== Extracted entries ==
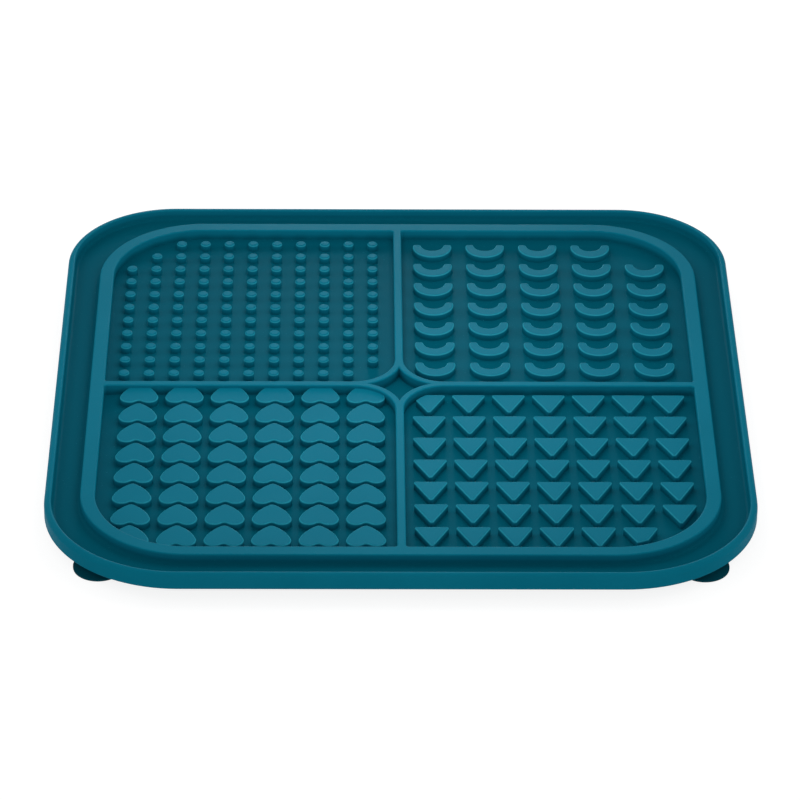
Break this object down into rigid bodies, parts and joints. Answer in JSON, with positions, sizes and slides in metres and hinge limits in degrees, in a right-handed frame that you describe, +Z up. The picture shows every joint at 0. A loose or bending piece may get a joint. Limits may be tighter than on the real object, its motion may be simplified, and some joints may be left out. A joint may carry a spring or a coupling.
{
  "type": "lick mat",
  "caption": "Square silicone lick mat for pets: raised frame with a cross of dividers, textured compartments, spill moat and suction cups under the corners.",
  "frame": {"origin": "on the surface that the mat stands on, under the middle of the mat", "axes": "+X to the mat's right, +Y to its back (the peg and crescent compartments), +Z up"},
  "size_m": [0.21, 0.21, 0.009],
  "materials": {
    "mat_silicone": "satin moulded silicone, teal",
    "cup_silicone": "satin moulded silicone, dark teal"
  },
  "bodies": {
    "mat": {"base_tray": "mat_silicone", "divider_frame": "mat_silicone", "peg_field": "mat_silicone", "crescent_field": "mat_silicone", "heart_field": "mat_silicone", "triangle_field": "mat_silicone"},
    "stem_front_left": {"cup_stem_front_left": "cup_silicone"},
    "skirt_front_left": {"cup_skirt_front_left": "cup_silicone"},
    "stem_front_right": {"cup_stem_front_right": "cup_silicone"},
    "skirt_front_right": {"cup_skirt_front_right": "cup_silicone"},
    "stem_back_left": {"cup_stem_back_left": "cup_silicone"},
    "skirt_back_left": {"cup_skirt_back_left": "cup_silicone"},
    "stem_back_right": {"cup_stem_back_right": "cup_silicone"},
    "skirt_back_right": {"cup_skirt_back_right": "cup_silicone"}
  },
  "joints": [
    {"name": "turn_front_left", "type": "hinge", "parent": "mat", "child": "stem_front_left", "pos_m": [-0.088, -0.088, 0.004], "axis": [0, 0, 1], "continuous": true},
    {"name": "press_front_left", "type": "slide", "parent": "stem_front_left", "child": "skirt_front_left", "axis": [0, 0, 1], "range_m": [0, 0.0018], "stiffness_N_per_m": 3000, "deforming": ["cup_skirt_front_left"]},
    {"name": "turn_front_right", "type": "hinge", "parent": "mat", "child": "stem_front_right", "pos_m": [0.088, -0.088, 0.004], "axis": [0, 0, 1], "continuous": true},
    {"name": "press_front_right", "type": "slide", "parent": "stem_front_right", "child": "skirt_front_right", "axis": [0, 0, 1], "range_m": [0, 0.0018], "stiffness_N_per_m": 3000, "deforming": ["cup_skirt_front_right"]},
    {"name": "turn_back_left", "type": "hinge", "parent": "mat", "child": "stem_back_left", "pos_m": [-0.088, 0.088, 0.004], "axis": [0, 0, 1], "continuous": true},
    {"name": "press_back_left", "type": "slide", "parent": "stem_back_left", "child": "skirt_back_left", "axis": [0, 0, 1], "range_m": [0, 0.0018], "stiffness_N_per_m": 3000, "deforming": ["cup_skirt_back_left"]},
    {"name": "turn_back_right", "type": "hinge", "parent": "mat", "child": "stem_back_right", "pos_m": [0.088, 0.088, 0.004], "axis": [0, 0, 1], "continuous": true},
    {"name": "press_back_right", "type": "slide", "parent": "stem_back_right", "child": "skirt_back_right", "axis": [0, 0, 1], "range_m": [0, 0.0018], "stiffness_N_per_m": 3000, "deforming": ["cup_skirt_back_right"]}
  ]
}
===
== Extracted entries ==
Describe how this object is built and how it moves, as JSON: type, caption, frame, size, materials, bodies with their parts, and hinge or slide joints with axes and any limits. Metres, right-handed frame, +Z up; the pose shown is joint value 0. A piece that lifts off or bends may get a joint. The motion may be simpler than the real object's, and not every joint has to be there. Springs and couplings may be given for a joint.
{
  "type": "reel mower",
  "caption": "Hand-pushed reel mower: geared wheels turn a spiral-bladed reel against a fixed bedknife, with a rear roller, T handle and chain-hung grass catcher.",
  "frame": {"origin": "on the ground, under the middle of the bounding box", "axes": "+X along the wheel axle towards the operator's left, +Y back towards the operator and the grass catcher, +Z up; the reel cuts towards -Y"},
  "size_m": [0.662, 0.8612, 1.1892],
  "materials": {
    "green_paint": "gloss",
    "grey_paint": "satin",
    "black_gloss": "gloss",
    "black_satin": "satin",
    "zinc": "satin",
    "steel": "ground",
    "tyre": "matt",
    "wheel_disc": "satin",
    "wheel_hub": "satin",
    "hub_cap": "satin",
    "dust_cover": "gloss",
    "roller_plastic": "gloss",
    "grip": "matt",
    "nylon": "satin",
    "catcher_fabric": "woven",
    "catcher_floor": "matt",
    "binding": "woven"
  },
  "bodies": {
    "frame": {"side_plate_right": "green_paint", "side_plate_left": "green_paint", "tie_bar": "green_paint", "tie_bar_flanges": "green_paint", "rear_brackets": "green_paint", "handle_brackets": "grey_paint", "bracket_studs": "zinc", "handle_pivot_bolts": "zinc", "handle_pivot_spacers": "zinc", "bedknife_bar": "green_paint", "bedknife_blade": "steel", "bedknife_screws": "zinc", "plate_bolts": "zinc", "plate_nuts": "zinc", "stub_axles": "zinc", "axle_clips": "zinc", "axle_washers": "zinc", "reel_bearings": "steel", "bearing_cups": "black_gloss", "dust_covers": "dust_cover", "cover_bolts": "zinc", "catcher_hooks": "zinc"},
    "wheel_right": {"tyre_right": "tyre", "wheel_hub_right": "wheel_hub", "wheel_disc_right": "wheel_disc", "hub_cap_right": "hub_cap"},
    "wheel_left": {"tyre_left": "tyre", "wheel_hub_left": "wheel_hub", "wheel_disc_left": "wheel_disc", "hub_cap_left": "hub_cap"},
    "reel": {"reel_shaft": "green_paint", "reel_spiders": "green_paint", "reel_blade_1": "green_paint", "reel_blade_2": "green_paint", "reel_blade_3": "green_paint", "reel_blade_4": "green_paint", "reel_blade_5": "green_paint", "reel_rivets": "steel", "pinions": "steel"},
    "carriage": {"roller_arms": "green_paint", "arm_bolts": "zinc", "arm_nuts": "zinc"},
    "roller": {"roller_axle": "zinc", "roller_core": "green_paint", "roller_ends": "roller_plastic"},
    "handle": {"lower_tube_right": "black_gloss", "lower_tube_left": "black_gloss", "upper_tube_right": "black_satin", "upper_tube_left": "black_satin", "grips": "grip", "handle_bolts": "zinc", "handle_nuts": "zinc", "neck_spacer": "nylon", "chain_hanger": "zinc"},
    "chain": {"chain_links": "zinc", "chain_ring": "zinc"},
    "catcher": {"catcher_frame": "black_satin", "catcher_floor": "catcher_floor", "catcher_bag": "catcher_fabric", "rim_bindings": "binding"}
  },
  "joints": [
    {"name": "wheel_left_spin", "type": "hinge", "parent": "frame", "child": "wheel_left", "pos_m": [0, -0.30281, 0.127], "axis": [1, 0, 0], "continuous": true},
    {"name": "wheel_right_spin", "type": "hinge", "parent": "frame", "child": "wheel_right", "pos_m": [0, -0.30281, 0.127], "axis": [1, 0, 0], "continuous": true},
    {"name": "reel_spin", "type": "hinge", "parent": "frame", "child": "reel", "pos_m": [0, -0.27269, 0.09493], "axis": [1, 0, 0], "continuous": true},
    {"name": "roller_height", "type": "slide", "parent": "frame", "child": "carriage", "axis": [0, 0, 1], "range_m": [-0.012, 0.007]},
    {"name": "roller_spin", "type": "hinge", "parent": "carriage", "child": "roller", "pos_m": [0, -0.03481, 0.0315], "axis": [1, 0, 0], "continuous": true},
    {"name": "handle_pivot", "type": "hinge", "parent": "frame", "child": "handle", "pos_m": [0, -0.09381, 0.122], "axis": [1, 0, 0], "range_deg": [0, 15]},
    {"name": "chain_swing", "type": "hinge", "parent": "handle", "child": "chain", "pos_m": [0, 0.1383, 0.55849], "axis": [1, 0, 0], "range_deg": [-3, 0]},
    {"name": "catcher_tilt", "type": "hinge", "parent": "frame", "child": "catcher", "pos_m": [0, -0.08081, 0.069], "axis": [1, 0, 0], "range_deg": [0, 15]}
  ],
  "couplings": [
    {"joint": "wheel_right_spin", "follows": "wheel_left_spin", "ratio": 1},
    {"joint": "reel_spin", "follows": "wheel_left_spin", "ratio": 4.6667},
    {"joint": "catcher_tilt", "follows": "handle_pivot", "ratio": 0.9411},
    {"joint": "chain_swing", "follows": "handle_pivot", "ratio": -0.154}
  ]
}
===
Task details.
Report each line in the preceding entries that holds the string "limits".

In response.
Break this object down into rigid bodies, parts and joints. Answer in JSON, with positions, sizes and slides in metres and hinge limits in degrees, in a right-handed frame that you describe, +Z up. The picture shows every joint at 0. A loose or bending piece may get a joint. Limits may be tighter than on the real object, its motion may be simplified, and some joints may be left out. A joint may carry a spring or a coupling.
Describe how this object is built and how it moves, as JSON: type, caption, frame, size, materials, bodies with their parts, and hinge or slide joints with axes and any limits. Metres, right-handed frame, +Z up; the pose shown is joint value 0. A piece that lifts off or bends may get a joint. The motion may be simpler than the real object's, and not every joint has to be there. Springs and couplings may be given for a joint.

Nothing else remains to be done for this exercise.